Theory
Yesterday you learned the smooth transition that keeps the common tones. Today you find the highest note, the top note, in the chord. The top note is the voice laid on top of the chord — the note the ear hears first and remembers longest. The chord becomes the background, and the top note leads the song.
The top-note spots of the two chords are fixed. Dm9's top note is the 1st string fret 5 (A, the 5th); G13's top note is the 1st string fret 7 (B, the 3rd). On the same 1st string, just two frets apart — 5 and 7 — the voice of the two chords changes. Don't move it yet; first burn where the top note lives into the hand.
Today you grab the chord and pluck just the top note on top of it. At BPM 70, lay the chord and ring the 1st-string top note clearly. Once you can press the top note accurately, tomorrow's readiness to move it as a melody is complete. First, find Dm9's top note.
▶ Dm9's top note is the 1st string fret 5 (A, the 5th). The green note is the voice laid on top of the chord.
See it
Now G13's top note. The 1st string fret 7 (B, the 3rd), two frets above Dm9's top note. The 3rd sets a chord's expression, so on top it sings bright.
▶ G13's top note is the 1st string fret 7 (B, the 3rd). The green note lays the chord's bright expression on top.
Now lay the chord, then press the top note. Chord on the first 2 beats, top note on the last 2. This is the first link where chord and top note ring as one body.
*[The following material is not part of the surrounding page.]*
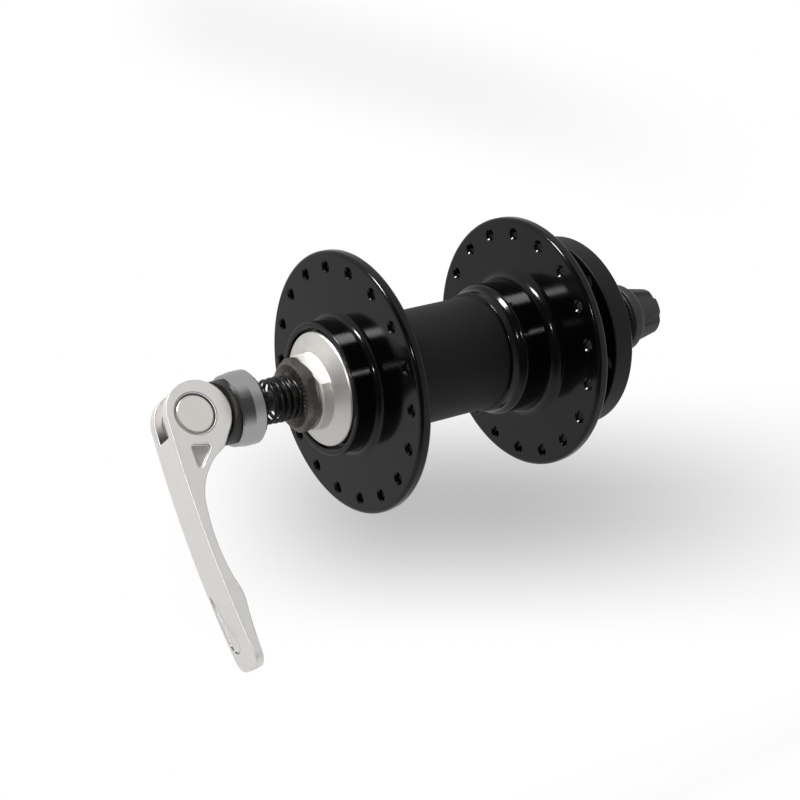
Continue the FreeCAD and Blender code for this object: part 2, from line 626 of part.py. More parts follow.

▶ BPM 70. Lay the chord for 2 beats, then ring the 1st-string top note (green) for 2 beats. Listen for the top note rising clearly above the chord.
Today's practice
0–10 min · Warm-up BPM 65. Grab Dm9 and G13 and pluck only the 1st-string top note. Check with the ear that the top note stays clear and isn't buried under other strings.
10–20 min · Brain training (locating the top note) Silently grab the two chords and spot with your eyes whether each chord's 1st-string top note sits on fret 5 or fret 7.
20–40 min · Real chord + top note (BPM 70) Repeat the four bars below without a break. Watch just one thing: whether the top note sounds a notch louder than the chord.
▶ BPM 70. Loop chord + top note twice. Don't miss the top note rising clearly every time.
40–50 min · Recording / self-feedback (recommended) Record 30 seconds and listen back. Check whether the top note sounds like a voice instead of being buried in the chord.
Done when: You can press each chord's top note (1st string fret 5·7) accurately on Dm9 and G13 and ring it clearly above the chord.
Here are just the mistakes that show up most as you press the top note.
▶ 1st string fret 5 is Dm9's top note (the 5th); fret 7 is G13's top note (the 3rd).
- The top note gets buried in the chord. Pluck the 1st string a touch harder and clearer. The top is a voice, so it should come forward.
- You can't find the top note. Keep the chord hand as it is and check only the 1st string — the spot appears.
- The chord breaks. Keep the chord fingers pressed even while you press the top note.
- You raise the speed first. If the top note is faint, drop to BPM 65 and make the sound clear first.